File and Edit Menus (cont.)

Solid of Rotation

A solid of rotation is an object created by sketching the silhouette of the desired object from top to bottom, then sweeping that silhouette around either the vertical or horizontal axis to describe the object.

Figure 2.35 Typical solid of rotation (created with wire shown at right)

Note! The silhouette should lie entirely to one side of the axis of rotation so that the generated solid of rotation does not intersect itself.

Tube

A tube is a polyhedron created by sweeping a cross section along a path defined by a wire or sketched contour. The cross section can be automatically generated, radially symmetric (circular), drawn by hand, or derived from a pre-existing wire.

Figure 2.36 Tube parameters

Note that these sketching parameters are the same ones used when creating a tube solid, lamina, or contour solid. The procedures for creating each of these types of objects appear below.

• Circular automatically generates a round cross section for the tube.

Figure 2.37 A wire (top) and a tube made with a circular cross-section

• Arbitrary gives you the option of sketching a cross section or using a previously created wire as the cross section.

To create a tube with an arbitrary shape cross section, encode a second wire that you are going to move along the path.
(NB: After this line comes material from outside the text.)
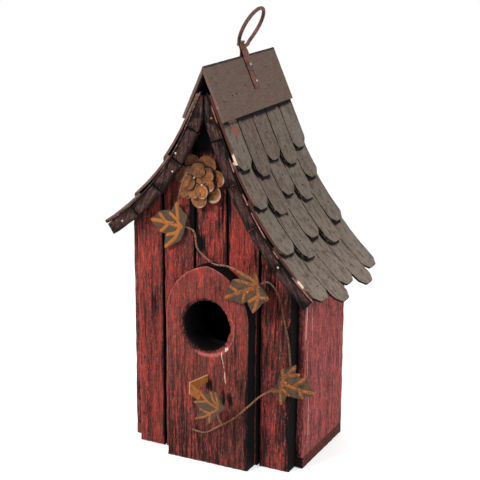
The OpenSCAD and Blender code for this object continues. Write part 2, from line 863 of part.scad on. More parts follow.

Figure 2.38 A second wire encoded for use as the contour

(CLICK-R) on Tube to select the path along which you want to pass the cross-section.

Then choose a cross section of type Arbitrary and specify that the cross section is to come from a Previous wire. (CLICK-L) in the C.S. object text box to select the cross section wire to move along the path wire:

Tube Solid

To build a tube solid, start by encoding the contour wire:

Figure 2.40 The contour wire

Next, sketch the path wire. Make sure that the silhouette wire is perpendicular to the path wire. (If you sketch the wire, you can use Rotate to make it lie in the correct plane). Give the wires descriptive names (such as "silhouette" and "path") so you know which wire you are using when executing the solid:

Figure 2.41 The contour and path wires

Note. The path wire should lie on a single plane; otherwise the generated top and bottom faces of the tube are likely to be twisted.

Next, (CLICK-R) on Tube Solid. You are prompted to select the path wire. In the dialog box that opens, choose Previous, then specify the contour wire to pass along the path in the Contour object text edit box.

The tube solid parameter menu

Imagine that the contour wire defines half of a shaper bit moving along a solid defined by the height of the contour wire:

The contour wire moves along the path wire, much like a bit

Contour Init Rot determines the initial angle or rotation at which the bit is "applied" (the default of 0 keeps the bit perpendicular). The resulting tube solid looks like this:

The contour passes along the path wire; faces are created along the top and bottom of the path to create a tube solid

Lamina

Figure 2.42 Wire

Figure 2.43 Wire converted into lamina and extruded

Contour Solid

Figure 2.44 How the contour and cross section combine to form a contour solid

Next, create the wire that you'll use as the contour solid. If you create it ahead of time, you'll need to rotate it so it's perpendicular to the path wire:

Figure 2.45 Path and cross-section wires for contour solid

Next, (CLICK-R) on Contour Solid. You are prompted to select the path wire. In the dialog box that opens, choose Previous wire, then specify the cross section to pass along the path in the C.S. object text edit box.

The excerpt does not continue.